Matsui Fuyuko reprend les genres traditionnels du kusōzu et du yūrei-ga pour en pervertir les codes, afin de mettre en lumière les éléments sous-jacents. En ce sens, les œuvres dont elle s’inspire portent déjà en elles les graines de leur propre perversion. À travers l’incorporation d’éléments visuels rompant avec la tradition et l’utilisation d’un dispositif d’obscénité, l’artiste met à nu à la fois le regard désirant et le désir, et transcrit le glissement inévitable de l’autopsie à l’autoscopie du kusōzu originel au sein de sa propre œuvre. Sous sa main, les figures cadavériques et fantomatiques sont éminemment érotiques – signe de l’échec du kusōzu – et sont l’expression d’une douleur incommunicable, comme retranscrivant le silence des femmes japonaises malgré une situation politique de plus en plus favorable (Sourisseau, 2016 : 82-99). Plus encore, cette douleur est le vecteur d’une vérité tensionnelle inhérente au genre. Selon Matsui, ses kusōzu seraient un moyen de révéler le manque de sensibilité de la société japonaise. Dans l’interview du 12 janvier 2012 pour The Japan Times, Matsui dit : « La culture japonaise est devenue trop propre. Nos cinq sens sont trop émoussés. Je pense que le Japon a besoin d’un peu de peur pour retrouver son sens de la douleur »9 (Wakeling, 2012 : en ligne; nous traduisons). Ainsi, en reprenant et amplifiant la violence sous-jacente des œuvres dont elle s’inspire, Matsui inscrit son œuvre dans une esthétique de la mort et une philosophie de la douleur indicible.

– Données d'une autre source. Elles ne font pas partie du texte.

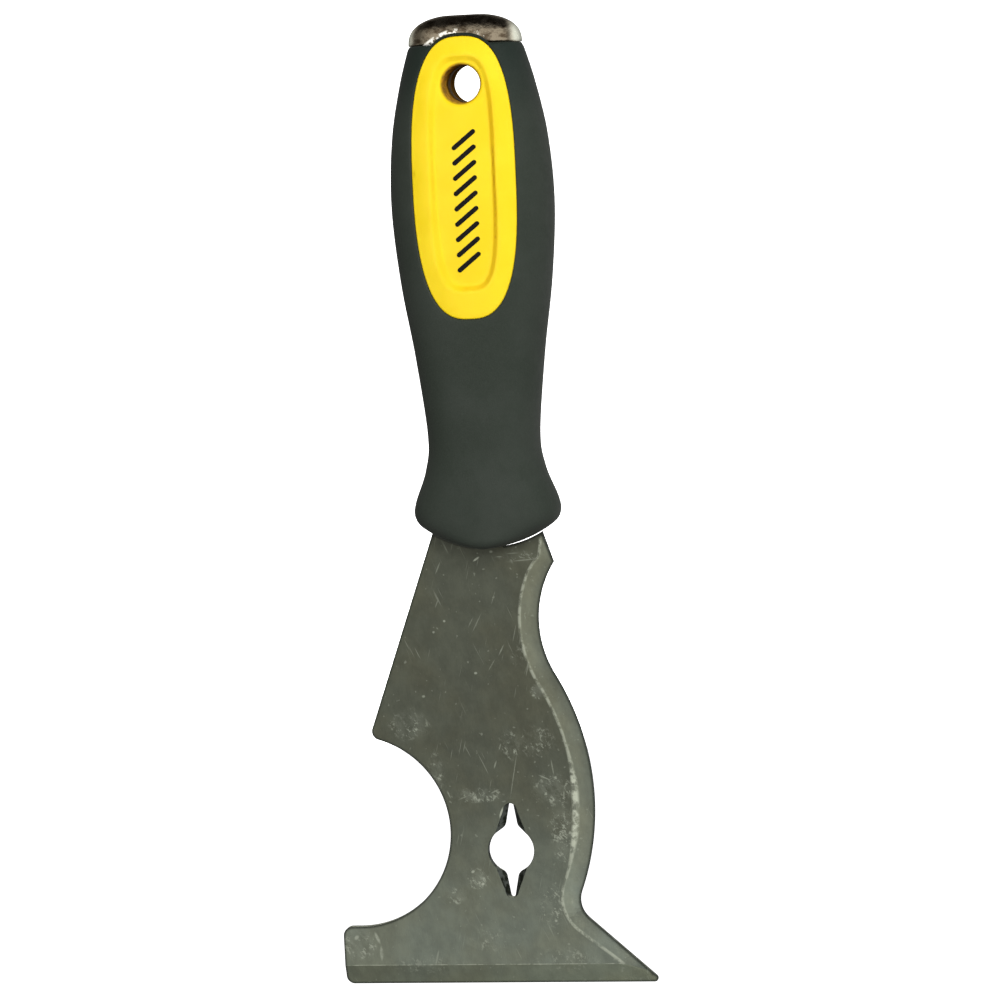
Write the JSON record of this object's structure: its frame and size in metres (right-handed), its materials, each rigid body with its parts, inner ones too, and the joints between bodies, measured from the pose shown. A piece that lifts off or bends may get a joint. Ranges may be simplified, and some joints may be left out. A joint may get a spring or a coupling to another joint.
{
  "type": "painters multi tool",
  "caption": "Hand tool for painters: a flat steel blade with scraping edge, point, roller notch and nail puller, in a soft two-colour grip with a metal striking cap.",
  "frame": {"origin": "centre of the hanging hole, in the mid plane of the tang", "axes": "+Z along the handle from the scraping edge towards the striking cap, +X across the blade towards its pointed end, -Y out of the face that carries the ground bevels"},
  "size_m": [0.0727, 0.0212, 0.2207],
  "materials": {
    "blade_steel": "satin, ground bevels, fine scratches",
    "core_yellow": "moulded, faint sheen",
    "grip_rubber": "soft satin rubber",
    "cap_chrome": "polished",
    "pin_steel": "drawn wire, plain"
  },
  "bodies": {
    "root": {"blade": "blade_steel", "core_front": "core_yellow", "core_rear": "core_yellow", "core_rivets": "pin_steel", "grip_sleeve": "grip_rubber", "hammer_cap": "cap_chrome", "cap_pin": "pin_steel"}
  },
  "joints": []
}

  1. 1Version originale : « Can’t depict them with any sense of reality ».
  2. 2Cette analyse doit beaucoup au 26ème épisode de la saison deux de « Japanology Plus » (2018) consacré au yūrei et au kusōzu. Voir : https://www.youtube.com/watch?v=OY3GYpi9Adc (consulté le 12.04.2020). L’analyse de l’œuvre en question débute à 00:03:10.
  3. 3La J-Horror désigne les films d’horreurs provenant du Japon. Dans ces films est souvent utilisée la figure du yūrei, de l’esprit vengeur, ainsi que d’autres éléments du folklore japonais. Voir à ce sujet McRoy 2007: 9.
  4. 4A ce sujet voir les légendes d’Oiwa ou Okiku, toutes deux victimes de leur mari ou maitre.
  5. 5Wilson y pose l’hypothèse selon laquelle le corps féminin, considéré comme plus tentateur et instigateur du désir représenté en cadavre, est plus persuasif (1995 : 83).
  6. 6Remarquable grâce à la méthode utilisée, faite à base de poudres minérales mélangées à de la colle organique puis diluées dans de l’eau, dont le mélange est ensuite déposé sur le support couche par couche, donnant ainsi à la matière et à la transparence un rôle primordial dans la composition des œuvres.
  7. 7Version originale : « nihonga in the twentieth century and beyond came to occupy a theoretically and historically ambiguous position as a category of artistic production located between the modernist act of creation and the impulse toward preservation or reenactment of the techniques, formats, and social functions of past Japanese painting ».
  8. 8Version originale : « On the one hand, her use of nihonga techniques and materials and of “traditional” Japanese subject matter is lauded by the art establishment and popular critics as a revival of these forms and contents. Her art is similarly celebrated for the way it mixes nihonga and yōga (“Western painting”) techniques and themes. The ongoing promotion of art that achieves this combination (in specific ways) is evidence of the sustainment of the policy expressed in the compound term wakon yōsai (“Japanese spirit, western technology”) employed during the late nineteenth century. »
  9. 9Version originale : « Japanese culture has become too clean. Our five senses are too blunt. I think Japan needs some fear to stimulate the sense of pain ».